Title: Accounting for Additional Credentials in Postsecondary Earnings Data
Authors: Jason Delisle, Jason Cohn, and Bryan Cook
Source: The Urban Institute
As policymakers across both parties consider how to evaluate postsecondary outcomes and earnings data, the authors of a new brief from the Urban Institute pose a major question: How should students who earn multiple credentials be included in data collection for the college that awarded their first degree?
For example, should the earnings of a master’s degree recipient be included in the data for the institution where they earned their bachelor’s degree? Additionally, students who finish an associate degree at a community college are likely to earn higher wages when they complete a bachelor’s degree at another institution. Thus, multiple perspectives need to be considered to help both policymakers and institutions understand, interpret, and treat additional degrees earned.
Additional key findings include:
Earnings Data and Accountability Policies
Many legislative proposals would expand the use of earnings data to provide further accountability and federal aid restrictions. For example, the House Republicans’ College Cost Reduction Act, proposed in 2024, would put institutions at risk of losing funding if they have low student loan repayment rates. The brief’s authors state that the bill does not indicate if students who earn additional credentials should be included in the cohort of students where they completed their first credential.
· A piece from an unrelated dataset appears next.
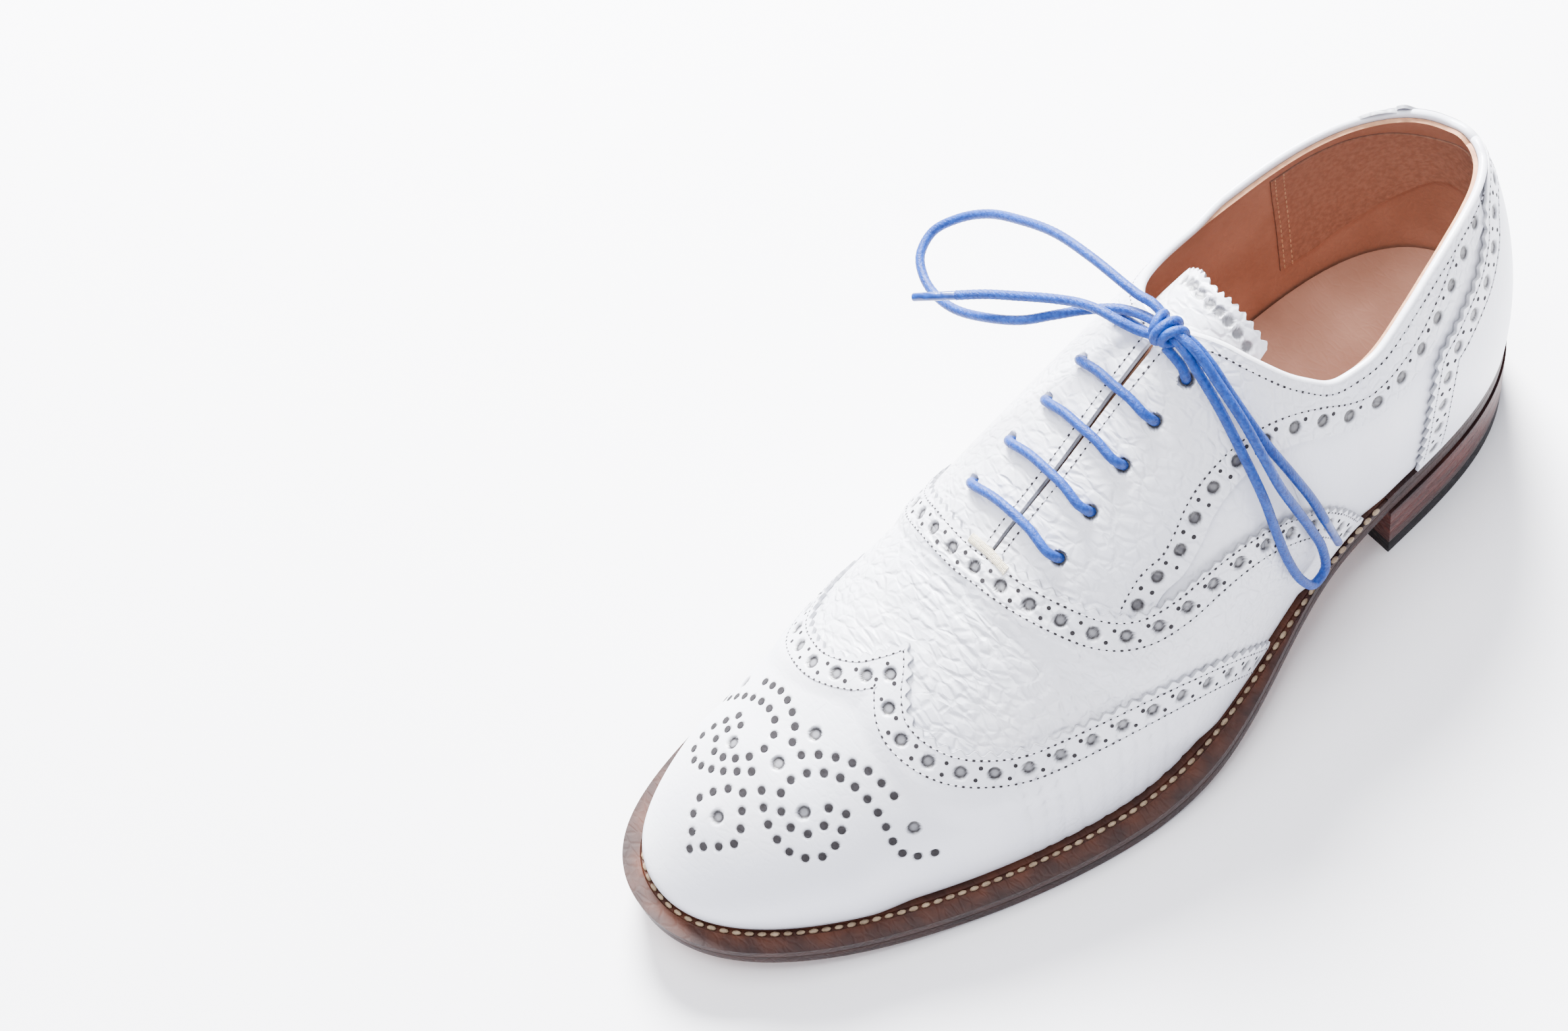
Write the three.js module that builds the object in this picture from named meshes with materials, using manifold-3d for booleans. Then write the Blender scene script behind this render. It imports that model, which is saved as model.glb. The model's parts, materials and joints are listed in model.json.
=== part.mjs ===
// A left lace-up dress shoe with a wing cap, built as its separate pieces of leather, thread,
// cord and heel lifts. Millimetres, +Z up, heel towards +Y, outer side of the foot towards +X.
import * as THREE from "three";
import { mergeVertices } from "three/addons/utils/BufferGeometryUtils.js";
import Module from "manifold-3d";

const wasm = await Module();
wasm.setup();

// ---------------------------------------------------------------- driving dimensions
const LENGTH_SCALE = 1; // stretches the last along the foot
const WIDTH_SCALE = 1; // stretches the last across the foot
const HEIGHT_SCALE = 1; // stretches the instep and the topline upwards
const GAP = 0.3; // clearance between pieces that touch
const LAYER_GAP = 0.55; // clearance between layers of leather, which follow the last in flat facets

// The last, from the toe tip round to the back of the heel, at eleven even steps.
const STATION_Y = [-142, -136, -113, -80, -45, -12, 22, 56, 90, 121, 142, 150];
const OUTER_X = [-9, 9, 26, 39.5, 50, 54, 47, 37.5, 35.5, 31, 17, -2];
const INNER_X = [-9, -26, -36.5, -42.5, -43, -37, -31, -30, -33.5, -32, -21, -2];
const OUTER_FULLNESS = [2.35, 2.35, 2.3, 2.2, 2.05, 1.9, 1.85, 1.9, 2, 1.85, 1.85, 2.3];
const INNER_FULLNESS = [2.35, 2.35, 2.3, 2.3, 2.6, 2.9, 3.1, 3.1, 3.1, 3.1, 2.9, 2.3];
const OUTER_BULGE = [1, 1.5, 2.5, 3, 3, 3, 3, 3, 2.5, 2, 1.5, 1.5];
const INNER_BULGE = [1, 1.5, 2, 2, 3, 6, 8, 7, 5, 3.5, 3, 1.5];
const HEEL_STATION = STATION_Y.length - 1;
const STATIONS = 2 * HEEL_STATION;
const RIDGE_FROM = -160; // first height of the ridge below, one every RIDGE_STEP
const RIDGE_STEP = 20;
const RIDGE_Z = [20, 29, 42, 49.5, 55, 61, 69, 79.5, 91, 102, 112, 117, 119, 119, 118, 117, 116,
  115, 115, 115];
const RIDGE_X = [-10.5, -9, -7.5, -6, -4, -2, -0.5, 0, 0, -1, -2.5, -4, -5, -5, -5, -5.5, -6,
  -6, -6, -6];
const RIDGE_REACH = 0.82; // how far the ridge follows the outline towards toe and heel

// The bottom.
const HEEL_HEIGHT = 22.6;
const TOE_SPRING = 11.5;
const TOE_SPRING_FROM = -60;
const TOE_SPRING_RUN = 90;
const ARCH_FROM = -30;
const ARCH_TO = 85;
const BREAST_Y = 78;
const SOLE_THICKNESS = 5;
const WELT_THICKNESS = 3;
const WELT_REACH = 7;
const WAIST_REACH = 1.5;
const WELT_INSET = 8;
const RAND_THICKNESS = WELT_THICKNESS;
const RAND_REACH = 1.5;
const INSOLE_THICKNESS = 2.3;
const INSOLE_INSET = 4.6;
const SOCK_THICKNESS = 0.8;
const SOCK_FROM_Y = 38;
const SHANK_WIDTH = 15;
const SHANK_THICKNESS = 2;
const SHANK_FROM_Y = 24;
const SHANK_TO_Y = 108;
const CORK_TO_Y = 18;
const TOP_PIECE_THICKNESS = 5.7;
const LIFT_COUNT = 3;
const HEEL_EDGE = 0.6; // how far the heel stands outside the upper
const NAIL_DIAMETER = 2.2;
const NAIL_CLEARANCE = 0.3;
const NAIL_LENGTH = 8.6;

const WELT_END = 7.62; // where the welt gives way to the heel rand, as an outline position
const RAND_BUTT = 0.05;
const SEAT_FROM_Y = 111;
const SHANK_LOW = SOLE_THICKNESS + GAP;
const SHANK_FRONT_X = 6;
const SHANK_BACK_X = 0;
const NAIL_PLACES = [[-20, 92], [22, 92], [-19, 118], [17, 118], [-2, 134]];
const TIP = 0.25; // plates end this far short of their outline's very tip
const TIP_LINES = [0.9, 2.4, 5];
const THREAD_DIAMETER = 1.1;
const THREAD_REACH = 1.9; // from the upper to the line of stitching on the welt
const TUBE_SIDES = 8;

// The upper, as layers below the outer face of the last shape.
const OVERLAY = 1;
const LEATHER = 1;
const STIFFENER = 0.8;
const LINING = 0.8;
const TONGUE_LEATHER = 1.2;
const LACE_DIAMETER = 2.6;
const EYELET_CLEARANCE = 2;
const EYELET_DIAMETER = LACE_DIAMETER + EYELET_CLEARANCE;
const LAP = OVERLAY + LAYER_GAP;
const CAP_LAP_MARGIN = 3.6;
const VAMP_LAP_MARGIN = 2.4;
const BORDER_STEPS = 60;
const LAP_RAMP = 2.5;
const STIFFENER_RAMP = 14; // length over which the leather rises over a stiffener
const PUFF_FROM_Y = -101;
const COUNTER_FROM_Y = 78;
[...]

The recently implemented gainful employment rule from the Biden administration is explicit in its inclusion of those who earn additional credentials. Under the rule, students who earn an additional degree are included in both calculations for their recent degree and the program that awarded their first credential.
How Much Do Additional Credential Affect Earnings Data?
Determining how much additional credentials affect wages and earnings for different programs is difficult. The first earnings measurement—the first year after students leave school—is usually too early to include additional income information from a second credential.
Although the entire data picture is lacking, a contrast between first- and fifth-year earnings suggests that the number of students earning additional degrees may be very high for some programs. As an example, students who earn associate degrees in liberal arts and general studies often have some of their quickest increases in earnings during these first five years. A potential explanation is because students are then completing a bachelor’s degree program at a four-year institution.
Policy Implications: How Should Earnings Data Approach Subsequent Credentials?
In general, it seems that many policymakers have not focused on this complicated question of students who earn additional degrees. However, policy and data professionals may benefit from excluding students who earn additional credentials to more closely measure programs’ return on investment. This can be especially helpful when examining the costs of bachelor’s programs and their subsequent earnings benchmarks, by excluding additional earnings premiums generated from master’s programs.
Additionally, excluding students who earn additional credentials may be particularly valuable to students in making consumer and financial aid decisions if the payoff from a degree is extremely different depending on whether students pursue an additional credential.
However, some programs are intended to prepare students for an additional degree, and excluding data for students who earn another degree would mean excluding most graduates and paint a misleading picture.